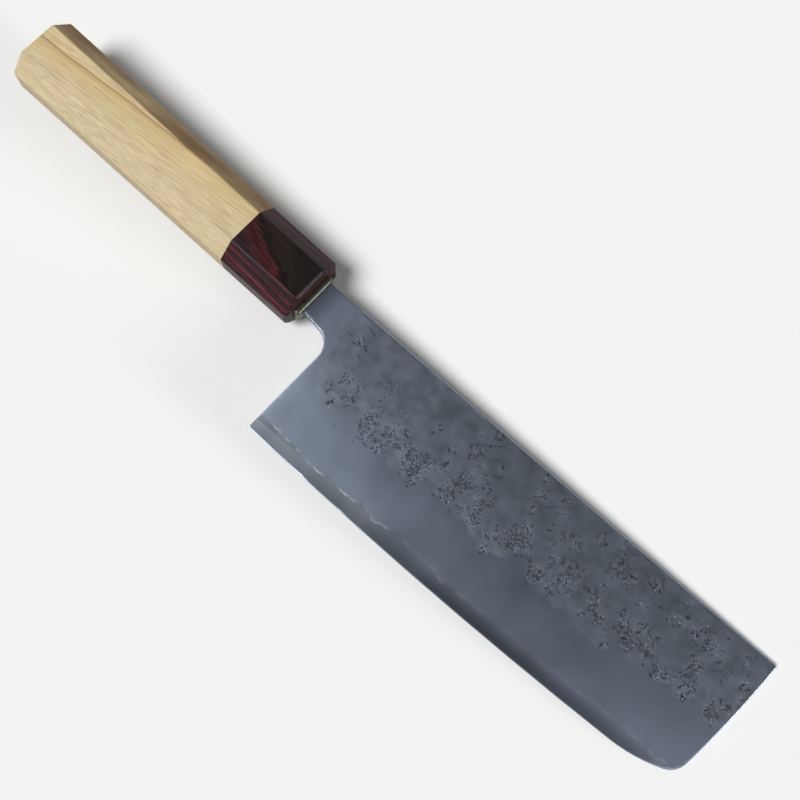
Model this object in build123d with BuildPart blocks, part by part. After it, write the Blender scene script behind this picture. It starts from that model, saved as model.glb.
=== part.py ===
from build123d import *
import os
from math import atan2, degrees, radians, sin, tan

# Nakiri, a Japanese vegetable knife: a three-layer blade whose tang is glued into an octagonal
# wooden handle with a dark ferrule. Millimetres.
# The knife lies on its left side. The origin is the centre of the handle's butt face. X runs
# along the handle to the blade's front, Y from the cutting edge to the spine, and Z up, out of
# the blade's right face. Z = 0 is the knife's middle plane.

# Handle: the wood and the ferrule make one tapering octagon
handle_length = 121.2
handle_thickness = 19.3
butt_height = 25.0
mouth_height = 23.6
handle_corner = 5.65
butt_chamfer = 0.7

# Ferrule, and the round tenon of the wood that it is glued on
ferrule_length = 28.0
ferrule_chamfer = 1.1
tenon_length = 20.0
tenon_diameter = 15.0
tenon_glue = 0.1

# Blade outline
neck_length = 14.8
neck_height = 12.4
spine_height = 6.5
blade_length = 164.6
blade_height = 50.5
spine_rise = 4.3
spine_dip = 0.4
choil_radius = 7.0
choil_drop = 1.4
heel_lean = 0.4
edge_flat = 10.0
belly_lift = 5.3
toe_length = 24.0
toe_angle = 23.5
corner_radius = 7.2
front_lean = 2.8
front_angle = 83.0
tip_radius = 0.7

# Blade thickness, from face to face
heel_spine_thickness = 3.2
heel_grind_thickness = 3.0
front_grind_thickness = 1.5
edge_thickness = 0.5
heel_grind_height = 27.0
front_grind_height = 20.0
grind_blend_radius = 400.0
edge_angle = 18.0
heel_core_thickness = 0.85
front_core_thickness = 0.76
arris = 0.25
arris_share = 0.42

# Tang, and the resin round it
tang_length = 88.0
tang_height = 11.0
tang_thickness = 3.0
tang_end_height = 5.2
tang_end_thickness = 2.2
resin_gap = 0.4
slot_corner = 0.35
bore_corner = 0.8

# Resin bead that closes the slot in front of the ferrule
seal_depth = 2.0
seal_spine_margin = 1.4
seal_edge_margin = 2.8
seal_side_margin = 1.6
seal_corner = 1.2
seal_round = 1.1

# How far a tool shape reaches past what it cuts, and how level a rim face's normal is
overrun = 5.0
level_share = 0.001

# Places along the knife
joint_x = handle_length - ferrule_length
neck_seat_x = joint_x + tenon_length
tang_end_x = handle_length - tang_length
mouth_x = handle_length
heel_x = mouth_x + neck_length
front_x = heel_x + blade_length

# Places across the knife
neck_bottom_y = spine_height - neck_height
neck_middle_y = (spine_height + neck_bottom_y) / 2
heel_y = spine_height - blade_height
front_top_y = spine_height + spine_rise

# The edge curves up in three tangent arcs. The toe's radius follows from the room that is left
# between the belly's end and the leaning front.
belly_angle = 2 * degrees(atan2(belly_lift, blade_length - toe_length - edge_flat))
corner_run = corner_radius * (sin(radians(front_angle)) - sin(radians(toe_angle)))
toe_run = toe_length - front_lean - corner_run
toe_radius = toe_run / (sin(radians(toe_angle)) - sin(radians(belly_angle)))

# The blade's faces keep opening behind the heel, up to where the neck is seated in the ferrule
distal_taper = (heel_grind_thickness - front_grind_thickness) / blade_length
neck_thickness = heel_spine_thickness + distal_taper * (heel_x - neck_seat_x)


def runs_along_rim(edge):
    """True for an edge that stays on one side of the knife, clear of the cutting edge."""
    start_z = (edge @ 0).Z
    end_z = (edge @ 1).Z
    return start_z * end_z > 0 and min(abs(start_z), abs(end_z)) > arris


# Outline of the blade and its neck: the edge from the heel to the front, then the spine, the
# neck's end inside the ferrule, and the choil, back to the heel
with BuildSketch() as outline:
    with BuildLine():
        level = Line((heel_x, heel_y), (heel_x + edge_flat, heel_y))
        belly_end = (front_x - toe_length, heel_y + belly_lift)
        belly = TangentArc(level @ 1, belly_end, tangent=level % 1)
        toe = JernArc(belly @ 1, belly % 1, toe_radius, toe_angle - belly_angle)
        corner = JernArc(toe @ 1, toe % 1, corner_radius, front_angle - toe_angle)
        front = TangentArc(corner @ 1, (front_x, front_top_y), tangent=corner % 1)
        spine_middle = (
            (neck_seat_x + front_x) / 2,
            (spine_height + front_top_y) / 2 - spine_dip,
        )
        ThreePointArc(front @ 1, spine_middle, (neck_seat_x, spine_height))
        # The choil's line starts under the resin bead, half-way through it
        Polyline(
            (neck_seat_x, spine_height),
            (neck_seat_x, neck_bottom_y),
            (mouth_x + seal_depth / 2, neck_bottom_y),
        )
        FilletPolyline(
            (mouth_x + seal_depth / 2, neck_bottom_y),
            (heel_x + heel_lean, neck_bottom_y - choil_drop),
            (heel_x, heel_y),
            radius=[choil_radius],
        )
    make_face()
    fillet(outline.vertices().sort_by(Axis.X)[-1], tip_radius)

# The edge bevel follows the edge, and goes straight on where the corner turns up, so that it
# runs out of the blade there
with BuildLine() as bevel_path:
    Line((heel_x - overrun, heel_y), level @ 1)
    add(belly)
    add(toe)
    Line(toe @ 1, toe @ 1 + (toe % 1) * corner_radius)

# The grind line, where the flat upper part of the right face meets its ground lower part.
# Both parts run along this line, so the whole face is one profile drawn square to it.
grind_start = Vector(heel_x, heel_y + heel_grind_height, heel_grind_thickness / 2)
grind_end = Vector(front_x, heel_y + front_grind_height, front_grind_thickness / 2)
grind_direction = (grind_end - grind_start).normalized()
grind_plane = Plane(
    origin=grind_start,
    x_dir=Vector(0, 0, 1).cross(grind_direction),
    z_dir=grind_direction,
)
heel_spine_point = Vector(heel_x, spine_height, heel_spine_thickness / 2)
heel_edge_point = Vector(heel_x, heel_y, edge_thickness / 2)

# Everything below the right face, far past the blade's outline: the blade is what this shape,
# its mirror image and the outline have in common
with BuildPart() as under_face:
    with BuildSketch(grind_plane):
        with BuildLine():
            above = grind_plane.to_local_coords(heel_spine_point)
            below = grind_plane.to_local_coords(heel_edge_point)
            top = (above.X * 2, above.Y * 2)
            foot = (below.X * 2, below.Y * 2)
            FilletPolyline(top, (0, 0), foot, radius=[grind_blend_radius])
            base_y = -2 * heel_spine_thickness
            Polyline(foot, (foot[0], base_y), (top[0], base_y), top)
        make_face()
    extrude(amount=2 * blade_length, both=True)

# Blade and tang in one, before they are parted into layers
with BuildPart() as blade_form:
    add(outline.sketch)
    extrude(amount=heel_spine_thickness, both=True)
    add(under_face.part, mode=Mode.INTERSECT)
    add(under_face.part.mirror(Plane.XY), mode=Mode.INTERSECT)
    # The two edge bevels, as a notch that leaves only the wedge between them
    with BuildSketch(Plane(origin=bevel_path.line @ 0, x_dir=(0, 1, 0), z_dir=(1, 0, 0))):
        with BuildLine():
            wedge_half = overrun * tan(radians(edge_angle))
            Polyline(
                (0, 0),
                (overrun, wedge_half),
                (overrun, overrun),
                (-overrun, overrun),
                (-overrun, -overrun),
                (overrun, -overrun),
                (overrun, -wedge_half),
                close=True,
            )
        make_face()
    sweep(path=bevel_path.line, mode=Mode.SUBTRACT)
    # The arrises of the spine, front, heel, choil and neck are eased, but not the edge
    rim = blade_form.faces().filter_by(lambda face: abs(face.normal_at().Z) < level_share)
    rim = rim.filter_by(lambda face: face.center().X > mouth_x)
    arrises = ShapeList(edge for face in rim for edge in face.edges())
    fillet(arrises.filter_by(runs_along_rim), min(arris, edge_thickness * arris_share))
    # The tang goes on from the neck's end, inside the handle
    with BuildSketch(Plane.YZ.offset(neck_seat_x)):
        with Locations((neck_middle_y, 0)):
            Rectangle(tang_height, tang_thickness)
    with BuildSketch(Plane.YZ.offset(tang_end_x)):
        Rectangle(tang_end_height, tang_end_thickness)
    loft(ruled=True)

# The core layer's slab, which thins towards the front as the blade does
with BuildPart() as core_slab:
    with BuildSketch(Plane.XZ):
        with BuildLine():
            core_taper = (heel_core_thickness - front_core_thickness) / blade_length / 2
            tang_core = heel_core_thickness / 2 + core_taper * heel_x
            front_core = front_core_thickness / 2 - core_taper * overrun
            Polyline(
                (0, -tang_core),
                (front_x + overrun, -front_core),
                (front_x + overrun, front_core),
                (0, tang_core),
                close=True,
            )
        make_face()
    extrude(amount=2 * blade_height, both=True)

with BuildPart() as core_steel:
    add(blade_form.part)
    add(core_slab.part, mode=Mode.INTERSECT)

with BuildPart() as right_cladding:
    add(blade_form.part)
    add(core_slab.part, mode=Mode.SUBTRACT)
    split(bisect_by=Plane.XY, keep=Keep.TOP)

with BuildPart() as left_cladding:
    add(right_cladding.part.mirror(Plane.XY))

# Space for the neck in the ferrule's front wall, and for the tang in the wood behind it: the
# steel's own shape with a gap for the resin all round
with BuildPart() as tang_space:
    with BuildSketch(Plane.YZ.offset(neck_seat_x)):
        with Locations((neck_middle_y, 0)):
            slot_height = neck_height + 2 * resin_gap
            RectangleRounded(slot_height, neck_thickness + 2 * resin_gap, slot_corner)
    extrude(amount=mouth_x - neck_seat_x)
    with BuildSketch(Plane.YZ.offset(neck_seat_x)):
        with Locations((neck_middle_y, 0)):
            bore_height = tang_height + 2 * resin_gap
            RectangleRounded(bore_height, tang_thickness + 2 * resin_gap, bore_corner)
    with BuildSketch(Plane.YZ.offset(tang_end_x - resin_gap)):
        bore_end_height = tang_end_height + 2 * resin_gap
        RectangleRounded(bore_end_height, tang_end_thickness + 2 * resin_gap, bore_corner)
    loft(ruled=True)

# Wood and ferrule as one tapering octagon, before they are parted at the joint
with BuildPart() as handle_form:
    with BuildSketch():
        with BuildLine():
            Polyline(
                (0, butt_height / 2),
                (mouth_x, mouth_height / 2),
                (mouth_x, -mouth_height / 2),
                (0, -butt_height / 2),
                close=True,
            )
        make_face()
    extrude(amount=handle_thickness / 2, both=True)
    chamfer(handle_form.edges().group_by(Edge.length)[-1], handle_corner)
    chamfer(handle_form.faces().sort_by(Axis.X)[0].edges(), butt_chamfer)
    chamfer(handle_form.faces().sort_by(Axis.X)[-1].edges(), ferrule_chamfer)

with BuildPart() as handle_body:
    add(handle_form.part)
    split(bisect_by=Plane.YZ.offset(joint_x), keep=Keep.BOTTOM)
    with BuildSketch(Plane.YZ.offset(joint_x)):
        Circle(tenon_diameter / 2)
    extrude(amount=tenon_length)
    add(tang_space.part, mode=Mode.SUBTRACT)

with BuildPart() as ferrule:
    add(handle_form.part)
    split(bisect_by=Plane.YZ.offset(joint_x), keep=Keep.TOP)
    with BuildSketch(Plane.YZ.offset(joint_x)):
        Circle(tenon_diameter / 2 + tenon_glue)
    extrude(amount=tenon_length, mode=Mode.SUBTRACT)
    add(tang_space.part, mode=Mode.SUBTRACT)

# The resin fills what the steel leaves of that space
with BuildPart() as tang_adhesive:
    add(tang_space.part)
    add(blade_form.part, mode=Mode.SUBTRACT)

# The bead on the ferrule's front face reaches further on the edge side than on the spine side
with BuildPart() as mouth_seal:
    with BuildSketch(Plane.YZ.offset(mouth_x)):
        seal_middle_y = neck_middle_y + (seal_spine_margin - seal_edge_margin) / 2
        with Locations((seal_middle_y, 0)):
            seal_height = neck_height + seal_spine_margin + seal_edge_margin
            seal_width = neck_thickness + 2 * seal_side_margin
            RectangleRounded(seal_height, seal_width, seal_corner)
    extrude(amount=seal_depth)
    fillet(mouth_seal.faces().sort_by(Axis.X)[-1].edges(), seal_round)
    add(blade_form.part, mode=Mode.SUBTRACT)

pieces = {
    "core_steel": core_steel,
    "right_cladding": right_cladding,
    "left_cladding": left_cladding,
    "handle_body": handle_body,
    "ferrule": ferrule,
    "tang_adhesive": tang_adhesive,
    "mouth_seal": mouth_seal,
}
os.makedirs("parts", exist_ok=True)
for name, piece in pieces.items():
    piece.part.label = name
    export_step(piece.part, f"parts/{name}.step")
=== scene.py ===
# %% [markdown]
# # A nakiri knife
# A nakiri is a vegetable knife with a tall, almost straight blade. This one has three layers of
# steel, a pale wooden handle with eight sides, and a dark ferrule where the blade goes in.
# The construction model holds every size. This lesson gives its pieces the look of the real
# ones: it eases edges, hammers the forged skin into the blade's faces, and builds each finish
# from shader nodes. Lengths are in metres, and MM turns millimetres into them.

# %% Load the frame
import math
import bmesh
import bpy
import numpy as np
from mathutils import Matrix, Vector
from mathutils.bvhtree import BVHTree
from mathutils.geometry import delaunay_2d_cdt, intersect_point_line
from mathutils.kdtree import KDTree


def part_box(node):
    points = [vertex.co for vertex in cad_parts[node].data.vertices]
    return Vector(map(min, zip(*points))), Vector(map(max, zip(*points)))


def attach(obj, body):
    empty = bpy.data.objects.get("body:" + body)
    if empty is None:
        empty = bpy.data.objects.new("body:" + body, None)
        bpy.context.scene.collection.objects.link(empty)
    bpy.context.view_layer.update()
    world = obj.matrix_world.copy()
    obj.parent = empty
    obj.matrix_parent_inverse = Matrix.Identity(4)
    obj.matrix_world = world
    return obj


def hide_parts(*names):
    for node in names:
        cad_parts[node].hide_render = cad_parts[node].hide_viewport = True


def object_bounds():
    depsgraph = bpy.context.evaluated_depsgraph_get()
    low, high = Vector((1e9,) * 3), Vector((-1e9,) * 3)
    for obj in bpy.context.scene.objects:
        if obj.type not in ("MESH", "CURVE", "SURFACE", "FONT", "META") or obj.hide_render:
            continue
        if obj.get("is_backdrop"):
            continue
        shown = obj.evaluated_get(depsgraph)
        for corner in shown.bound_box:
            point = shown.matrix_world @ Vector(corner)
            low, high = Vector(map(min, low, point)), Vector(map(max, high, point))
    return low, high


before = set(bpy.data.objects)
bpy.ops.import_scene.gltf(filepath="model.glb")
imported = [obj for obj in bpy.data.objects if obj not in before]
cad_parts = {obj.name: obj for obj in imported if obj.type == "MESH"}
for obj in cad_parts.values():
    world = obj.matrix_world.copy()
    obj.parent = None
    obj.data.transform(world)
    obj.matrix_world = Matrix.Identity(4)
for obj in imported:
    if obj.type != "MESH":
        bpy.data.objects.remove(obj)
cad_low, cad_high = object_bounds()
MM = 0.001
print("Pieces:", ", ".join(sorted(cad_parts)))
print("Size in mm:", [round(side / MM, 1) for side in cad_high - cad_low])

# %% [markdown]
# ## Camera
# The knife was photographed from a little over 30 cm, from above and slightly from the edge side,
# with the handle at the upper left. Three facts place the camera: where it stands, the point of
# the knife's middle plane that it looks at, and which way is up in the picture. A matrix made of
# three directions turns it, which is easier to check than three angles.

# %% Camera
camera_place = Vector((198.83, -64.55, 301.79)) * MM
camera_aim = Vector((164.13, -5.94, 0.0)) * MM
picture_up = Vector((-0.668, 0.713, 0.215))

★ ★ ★

| PROBLEM REQUIREMENTS |
Within the material above, transcribe exactly the lines that run from the line holding "# The bead on" through the line holding "if empty is".

| OUTPUT OF THE EXERCISE |
# The bead on the ferrule's front face reaches further on the edge side than on the spine side
with BuildPart() as mouth_seal:
    with BuildSketch(Plane.YZ.offset(mouth_x)):
        seal_middle_y = neck_middle_y + (seal_spine_margin - seal_edge_margin) / 2
        with Locations((seal_middle_y, 0)):
            seal_height = neck_height + seal_spine_margin + seal_edge_margin
            seal_width = neck_thickness + 2 * seal_side_margin
            RectangleRounded(seal_height, seal_width, seal_corner)
    extrude(amount=seal_depth)
    fillet(mouth_seal.faces().sort_by(Axis.X)[-1].edges(), seal_round)
    add(blade_form.part, mode=Mode.SUBTRACT)

pieces = {
    "core_steel": core_steel,
    "right_cladding": right_cladding,
    "left_cladding": left_cladding,
    "handle_body": handle_body,
    "ferrule": ferrule,
    "tang_adhesive": tang_adhesive,
    "mouth_seal": mouth_seal,
}
os.makedirs("parts", exist_ok=True)
for name, piece in pieces.items():
    piece.part.label = name
    export_step(piece.part, f"parts/{name}.step")
=== scene.py ===
# %% [markdown]
# # A nakiri knife
# A nakiri is a vegetable knife with a tall, almost straight blade. This one has three layers of
# steel, a pale wooden handle with eight sides, and a dark ferrule where the blade goes in.
# The construction model holds every size. This lesson gives its pieces the look of the real
# ones: it eases edges, hammers the forged skin into the blade's faces, and builds each finish
# from shader nodes. Lengths are in metres, and MM turns millimetres into them.

# %% Load the frame
import math
import bmesh
import bpy
import numpy as np
from mathutils import Matrix, Vector
from mathutils.bvhtree import BVHTree
from mathutils.geometry import delaunay_2d_cdt, intersect_point_line
from mathutils.kdtree import KDTree


def part_box(node):
    points = [vertex.co for vertex in cad_parts[node].data.vertices]
    return Vector(map(min, zip(*points))), Vector(map(max, zip(*points)))


def attach(obj, body):
    empty = bpy.data.objects.get("body:" + body)
    if empty is None:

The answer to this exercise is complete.